= Peter Petroff (communist) =

Peter Petroff (Петр Петров; 1884 - 12 June 1947) was a Russian activist, journalist, active in the United Kingdom, and Germany.

==Early life and the 1905 Revolution==
Born to a Jewish family in Ostropol, Ukraine, Petroff became a carpenter. With a yearning to learn and 'an urge for the distant', Petroff moved to Odessa in 1898 where he informally attended university classes and organised his first workers' study circle and in 1901 joined the (illegal) Russian Social Democratic Labour Party (RSDLP), spending several stints in prison for his activities. He was a party organiser by the time of the 1905 Russian Revolution, during which he was very active, organising a socialist group within the Russian Army, and leading an uprising in Voronezh. He was seriously injured, captured and exiled to Siberia, but escaped and made his way to Geneva, then on to the UK in April 1907 for the congress of the RSDLP in London.

==Coming to prominence in Britain==
Once in London, Petroff initially encountered the cultural life of Jewish emigres, an inter-party centre of Russian emigres and was introduced to the Communist Club which functioned as the central rendez-vous of the capital's foreign socialists. Morgan (2013) corrects the historical record: "Petroff had not therefore Made his way to London through Leith and Glasgow, as has previously been understood. Nor was it Maclean who taught him English, which he 'seriously took to learning' in the East End and describes speaking fluently before ever setting foot in Glasgow." Petroff's autobiography describes his first visit to Scotland to carry out political work among four hundred Russian sailors stationed with a new Russian flagship sometime around 1907. It was there, in Glasgow-Clydebank, he wrote that he linked up with organised Social Democratic Party and several significant figures, although his political connections with Maclean at this time now appear from Petroff's own account appear to have been considerably overstated.

After a further interlude in Paris, Petroff settled once more in London making his living through journalism and translations. For 1910-1915 Petroff was a delegate at all but one of the SDP's national conferences, the exception being the unity conference of 1911 giving rise to the British Socialist Party (BSP).

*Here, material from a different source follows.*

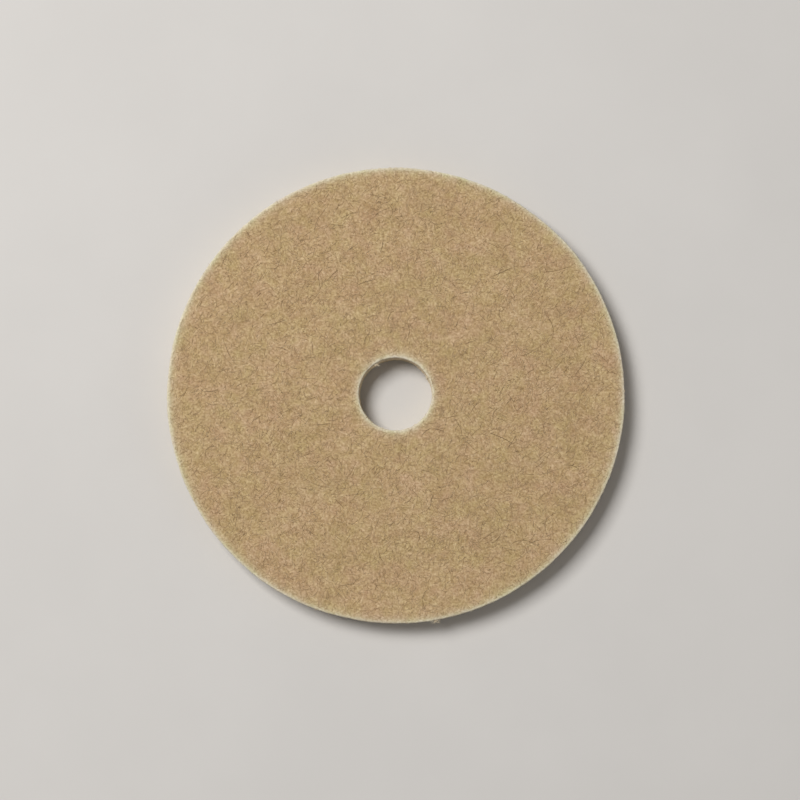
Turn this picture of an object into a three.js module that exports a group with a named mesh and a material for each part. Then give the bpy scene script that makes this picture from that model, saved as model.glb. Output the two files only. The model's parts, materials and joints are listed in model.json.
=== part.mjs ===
// A laminated felt polishing wheel: a flat disc with a plain arbor hole.
// Tan hair felt faces both sides, two cream wool felts make the core, and a woven scrim lies
// between them so that the disc can't stretch. Thin bond films hold the facings to the core.
// The layers are bonded first and the wheel is cut from them, so every layer ends on one outline,
// whose edges are rounded over at the rim and at the arbor hole.
//
// Millimetres, +Z up. The origin is on the arbor's axis, in the plane of the back face.

import * as THREE from "three";

// Driving dimensions.
const WHEEL_DIAMETER = 100;
const WHEEL_THICKNESS = 6;
const ARBOR_DIAMETER = 16;
const FACING_THICKNESS = 0.8; // each of the two hair felts
const BOND_THICKNESS = 0.1; // each of the two adhesive films
const SCRIM_THICKNESS = 0.3; // the woven layer in the middle
const RIM_ROUND = 0.3; // radius of the rounded edges round the rim
const BORE_ROUND = 0.3; // radius of the rounded edges round the arbor hole

// How finely round shapes are divided.
const ROUND_SEGMENTS = 96; // flats round the wheel
const EDGE_STEPS = 6; // steps over each rounded edge
const LEAST_STEP = 0.008; // a step nearer than this to a layer's face is left out

// What the wheel's thickness leaves for the two core felts, once the other layers are in.
const CORE_THICKNESS =
  (WHEEL_THICKNESS - 2 * FACING_THICKNESS - 2 * BOND_THICKNESS - SCRIM_THICKNESS) / 2;

// Finishes.
const hairFelt = () => felt("#b39770", 1.0);
const woolFelt = () => felt("#beb39a", 0.95);
const scrimCloth = () => felt("#d9d0ba", 0.85);
const bondFilm = () => felt("#c2a468", 0.5);

// The layers from the back face up: node name, thickness and finish.
const LAYERS = [
  ["back_felt", FACING_THICKNESS, hairFelt],
  ["back_bond", BOND_THICKNESS, bondFilm],
  ["back_core_felt", CORE_THICKNESS, woolFelt],
  ["scrim", SCRIM_THICKNESS, scrimCloth],
  ["front_core_felt", CORE_THICKNESS, woolFelt],
  ["front_bond", BOND_THICKNESS, bondFilm],
  ["front_felt", FACING_THICKNESS, hairFelt],
];

function felt(color, roughness) {
  return new THREE.MeshStandardMaterial({ color, roughness, metalness: 0 });
}

// A rounded edge meets its twin at mid thickness at the most.
function limitedRound(round) {
  return Math.min(round, WHEEL_THICKNESS / 2);
}

// How far the cut edge stands back from a square cut, at a height above the back face.
function standBack(height, round) {
  const depth = Math.min(height, WHEEL_THICKNESS - height);
  const rise = round - THREE.MathUtils.clamp(depth, 0, round);
  return round - Math.sqrt(round * round - rise * rise);
}

// The heights of a layer's edge points: its two faces, and the steps of the curve between them.
function edgeHeights(low, high, round) {
  const steps = [];
  for (let i = 0; i <= EDGE_STEPS; i += 1) {
    const depth = round * (1 - Math.cos((i / EDGE_STEPS) * (Math.PI / 2)));
    steps.push(depth, WHEEL_THICKNESS - depth);
  }
  const between = steps.filter((h) => h > low + LEAST_STEP && h < high - LEAST_STEP);
  return [low, ...between.sort((a, b) => a - b), high];
}

// One cut edge of a layer as radius and height, from its lower face to its upper face.
// The outward side is +1 for the rim and -1 for the arbor hole.
function cutEdge(low, high, radius, round, outward) {
  return edgeHeights(low, high, round).map(
    (height) => new THREE.Vector2(radius - outward * standBack(height, round), height - low),
  );
}

// A layer of the wheel between two heights, as a ring that stands on its own lower face.
function layerRing(low, high) {
  const rim = cutEdge(low, high, WHEEL_DIAMETER / 2, limitedRound(RIM_ROUND), 1);
  const bore = cutEdge(low, high, ARBOR_DIAMETER / 2, limitedRound(BORE_ROUND), -1);
  const outline = [...rim, ...bore.reverse(), rim[0]];
  return new THREE.LatheGeometry(outline, ROUND_SEGMENTS).rotateX(Math.PI / 2);
}

function makeWheel() {
  const wheel = new THREE.Group();
  let height = 0;
  for (const [name, thickness, finish] of LAYERS) {
    const mesh = new THREE.Mesh(layerRing(height, height + thickness), finish());
    mesh.name = name;
    mesh.position.z = height;
    wheel.add(mesh);
    height += thickness;
  }
  return wheel;
}

export default makeWheel();
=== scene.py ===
"""Looks of a laminated felt polishing wheel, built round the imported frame.

Seven bonded layers: a tan hair felt on each face, a cream wool core in two halves, a woven scrim
between the halves, and two thin bond films. Loose fibres lie on the faces and stand out of the
cut edges. Everything is in metres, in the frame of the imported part, with +Z along the arbor.
"""

import json
import math

import bpy
import numpy as np
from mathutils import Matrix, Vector
from mathutils.bvhtree import BVHTree

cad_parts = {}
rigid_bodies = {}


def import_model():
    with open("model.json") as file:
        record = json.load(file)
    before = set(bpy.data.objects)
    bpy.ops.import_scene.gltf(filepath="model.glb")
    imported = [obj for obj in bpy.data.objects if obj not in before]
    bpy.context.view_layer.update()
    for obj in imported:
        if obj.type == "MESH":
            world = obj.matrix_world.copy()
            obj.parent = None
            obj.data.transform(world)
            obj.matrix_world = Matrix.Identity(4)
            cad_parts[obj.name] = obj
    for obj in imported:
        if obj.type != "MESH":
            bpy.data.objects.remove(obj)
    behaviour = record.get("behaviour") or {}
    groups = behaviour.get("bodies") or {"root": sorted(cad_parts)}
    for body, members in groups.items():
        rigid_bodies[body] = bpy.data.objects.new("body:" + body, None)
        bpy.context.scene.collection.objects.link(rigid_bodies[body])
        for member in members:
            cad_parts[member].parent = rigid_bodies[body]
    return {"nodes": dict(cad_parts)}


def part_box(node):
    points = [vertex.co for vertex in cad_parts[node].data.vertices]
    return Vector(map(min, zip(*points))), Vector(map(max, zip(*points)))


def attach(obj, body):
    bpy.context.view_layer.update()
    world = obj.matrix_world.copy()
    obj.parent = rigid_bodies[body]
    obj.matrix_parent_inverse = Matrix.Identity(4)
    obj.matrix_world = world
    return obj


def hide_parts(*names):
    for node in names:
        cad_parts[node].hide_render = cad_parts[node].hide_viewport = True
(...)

However, he became a leading opponent of the party's leadership, which he felt was ineffective, undemocratic, and nationalistic. The SDF reformed as the British Socialist Party (BSP) in 1912, and Petroff was elected to its first standing orders committee, alongside Duncan Carmichael, E. C. Fairchild and C. T. Douthwaite. The four worked together to ensure voices in the party opposing British rearmament were heard. Maclean shared Petroff's views on the party leadership, and led an unsuccessful campaign in 1914 for a reduction in the leadership's control and also for a more stable party programme, adopting one overall programme for each general election. Petroff stood as an anti-militarist candidate for the executive of the BSP that year, but was defeated by H. M. Hyndman . Instead, he accepted work as the political organiser of the Glasgow branch of the BSP.

==Red Clydeside==
An opponent of World War I, he gave talks which attracted large crowds and influenced members of the Clyde Workers Committee (CWC). He criticised the CWC for focusing solely on industrial action and not campaigning on wider political issues.

Nonetheless, he wrote articles on the progress of the movement for Nashe Slovo and Berner Tagwacht, raising its profile among socialist anti-war activists across Europe.

Increasingly alarmed by the growth of anti-war feeling in the party, Hyndman attacked his opponents through the party's pro-war socialist newspaper, Justice. Hyndman's December 1915 article, "Who and What is Peter Petroff", gave useful information to the authorities about Petroff's activities, and within the next month he was twice fined for breaking the Aliens Protection Order, then imprisoned for two months which was extended into indefinite internment being removed to Cornwallis Road, Islington; his wife, Irma Gellrich, was interned separately.

==Soviet Union and later life==
In January 1918, Petroff and Gellrich were repatriated to the Soviet Union alongside Georgy Chicherin, the British government acceding to a request by Trotsky; Petroff was made Vice-Commissar for Foreign Affairs, taking over from Zalkind. He subsequently served as Chairman of the Foreign Relations Committee, and Chairman of the Political Section of the Supreme Military Inspection of the Red Army. Although barred from visiting the UK, he remained in contact with Maclean, and also Tom Quelch and James Clunie. In 1921, he was sent to Germany, to support the communist party there. He was sympathetic to Trotsky's Left Opposition, and resigned from the Bolshevik Party in 1925, but remained active in the German communist movement until the Nazi rise to power.

Petroff and Gellrich fled to Britain in 1933, where he worked as a journalist, principally for overseas newspapers. Given his opposition to Stalin, he faced hostility from the Communist Party of Great Britain, and instead joined the Labour Party, writing extensively for its journal, Labour. In 1934 he and his wife wrote The Secret of Hitler`s Victory: The Causes of the Breakdown of the German Republic published in hardback by the Hogarth Press. With the onset of World War II, his work dried up, but he remained in London until his death, eight years later.